GIVEN PROBLEM:
Scan the data for "from" and copy the lines it appears in.

COLLECTED MATERIAL:
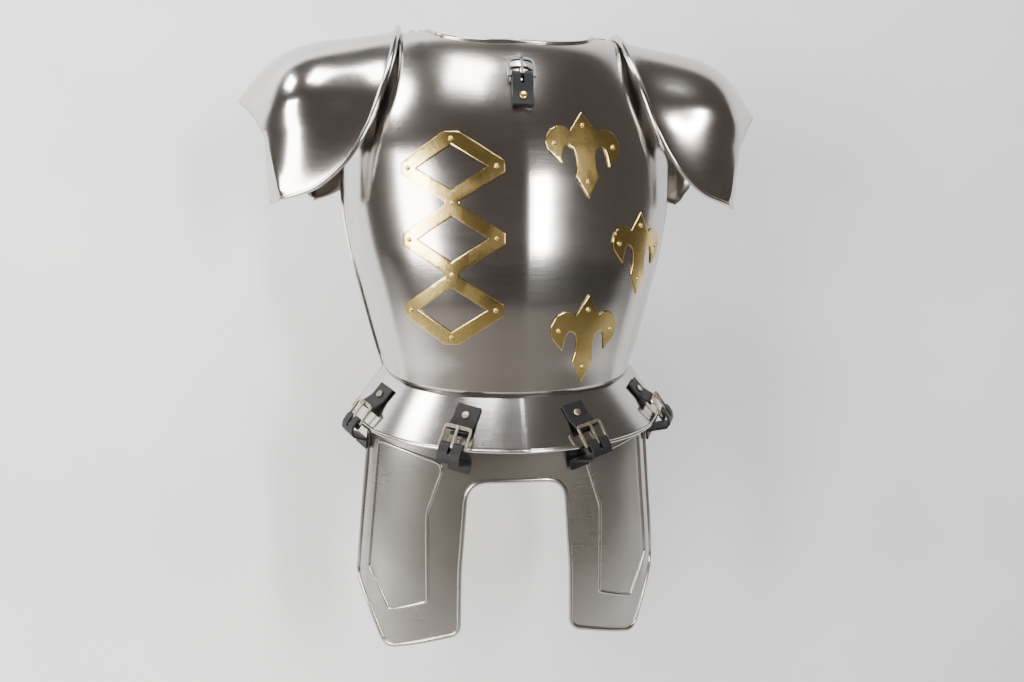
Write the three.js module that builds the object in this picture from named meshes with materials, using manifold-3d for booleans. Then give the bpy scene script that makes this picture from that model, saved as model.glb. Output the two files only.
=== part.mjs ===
// A hollow plate armour for the torso: breastplate and backplate, two pauldrons, a flared
// waist band and a two-legged tasset hung from it by four buckled straps.
// Millimetres, +Z up, the front faces -Y. The origin is between the wearer's shoulders,
// at the height of the shoulder crests. Left and right are the sides of +X and -X.
import * as THREE from 'three';
import { mergeVertices } from 'three/addons/utils/BufferGeometryUtils.js';
import Module from 'manifold-3d';

const wasm = await Module();
wasm.setup();

// ---------------------------------------------------------------- driving dimensions

const GAP = 0.35;          // between pieces that touch
const PLATE = 1.8;         // wall of the breastplate and backplate
const LAME = 1.6;          // wall of the pauldrons, band and tasset
const ROLL = 1.3;          // how far a rolled edge stands out from its plate
const ROLL_WIDTH = 4.5;    // width of a rolled edge
const BRASS = 1.0;         // sheet of the ornaments
const LEATHER = 2.2;       // thickness of the straps

// The chest's sections: half width, and depth of the front at the middle.
const CHEST = [
  { height: -356, halfWidth: 127.0, depth: 101 },
  { height: -325, halfWidth: 131.5, depth: 106 },
  { height: -300, halfWidth: 138.5, depth: 112 },
  { height: -250, halfWidth: 151.5, depth: 122 },
  { height: -200, halfWidth: 164.0, depth: 126 },
  { height: -150, halfWidth: 171.0, depth: 124 },
  { height: -115, halfWidth: 172.5, depth: 119 },
  { height: -85, halfWidth: 166.0, depth: 112 },
  { height: -50, halfWidth: 153.0, depth: 99 },
  { height: -20, halfWidth: 141.0, depth: 83 },
  { height: 0, halfWidth: 134.0, depth: 66 },
  { height: 7, halfWidth: 131.0, depth: 56 },
  { height: 11, halfWidth: 129.5, depth: 45 },
  { height: 13, halfWidth: 128.5, depth: 30 },
  { height: 14, halfWidth: 128.0, depth: 13 },
];

// The back's sections, which flare below the waist into a short skirt.
const BACK = [
  { height: -364, halfWidth: 162.0, depth: 112 },
  { height: -345, halfWidth: 145.0, depth: 95 },
  { height: -330, halfWidth: 132.5, depth: 83 },
  { height: -322, halfWidth: 132.0, depth: 81 },
  { height: -300, halfWidth: 138.5, depth: 85 },
  { height: -250, halfWidth: 151.5, depth: 92 },
  { height: -200, halfWidth: 164.0, depth: 96 },
  { height: -150, halfWidth: 171.0, depth: 97 },
  { height: -115, halfWidth: 172.5, depth: 94 },
  { height: -85, halfWidth: 166.0, depth: 88 },
  { height: -50, halfWidth: 153.0, depth: 80 },
  { height: -20, halfWidth: 141.0, depth: 69 },
  { height: 0, halfWidth: 134.0, depth: 58 },
  { height: 7, halfWidth: 131.0, depth: 50 },
  { height: 11, halfWidth: 129.5, depth: 40 },
  { height: 13, halfWidth: 128.5, depth: 27 },
  { height: 14, halfWidth: 128.0, depth: 13 },
];

// Where each plate ends above, by the angle round the body from its own middle.
const FRONT_TOP = [
  { angle: 0, height: -5 },
  { angle: 9, height: -5 },
  { angle: 18, height: -3.5 },
  { angle: 27, height: 0 },
  { angle: 33, height: 4 },
  { angle: 37, height: 9 },
  { angle: 40, height: 13 },
  { angle: 43, height: 14 },
  { angle: 75, height: 14 },
  { angle: 77, height: 8 },
  { angle: 79, height: -12 },
  { angle: 81, height: -38 },
  { angle: 84, height: -72 },
  { angle: 88, height: -98 },
  { angle: 92, height: -106 },
];
const BACK_TOP = [
  { angle: 0, height: 7 },
  { angle: 18, height: 7.5 },
  { angle: 29, height: 9 },
  { angle: 36, height: 11.5 },
  { angle: 41, height: 14 },
  { angle: 75, height: 14 },
  { angle: 77, height: 8 },
  { angle: 79, height: -12 },
  { angle: 81, height: -38 },
  { angle: 84, height: -72 },
  { angle: 88, height: -98 },
  { angle: 95, height: -108 },
];

const KEEL = 7;                     // degrees by which each half turns away from the keel
const WAIST = { middle: -344, rise: 26, power: 3 };      // lower edge of the breastplate
const BAND_TUCK = 12;               // the band goes this far up under the breastplate
const BAND_RIM = { halfWidth: 164, depth: 133, middle: -391, rise: 28, power: 2.4 };
const BAND_END = 88;                // degrees from the middle to the band's ends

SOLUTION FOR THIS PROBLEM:
Write the three.js module that builds the object in this picture from named meshes with materials, using manifold-3d for booleans. Then give the bpy scene script that makes this picture from that model, saved as model.glb. Output the two files only.
// waist band and a two-legged tasset hung from it by four buckled straps.
import * as THREE from 'three';
import { mergeVertices } from 'three/addons/utils/BufferGeometryUtils.js';
import Module from 'manifold-3d';
const ROLL = 1.3;          // how far a rolled edge stands out from its plate
// Where each plate ends above, by the angle round the body from its own middle.
const KEEL = 7;                     // degrees by which each half turns away from the keel
const BAND_END = 88;                // degrees from the middle to the band's ends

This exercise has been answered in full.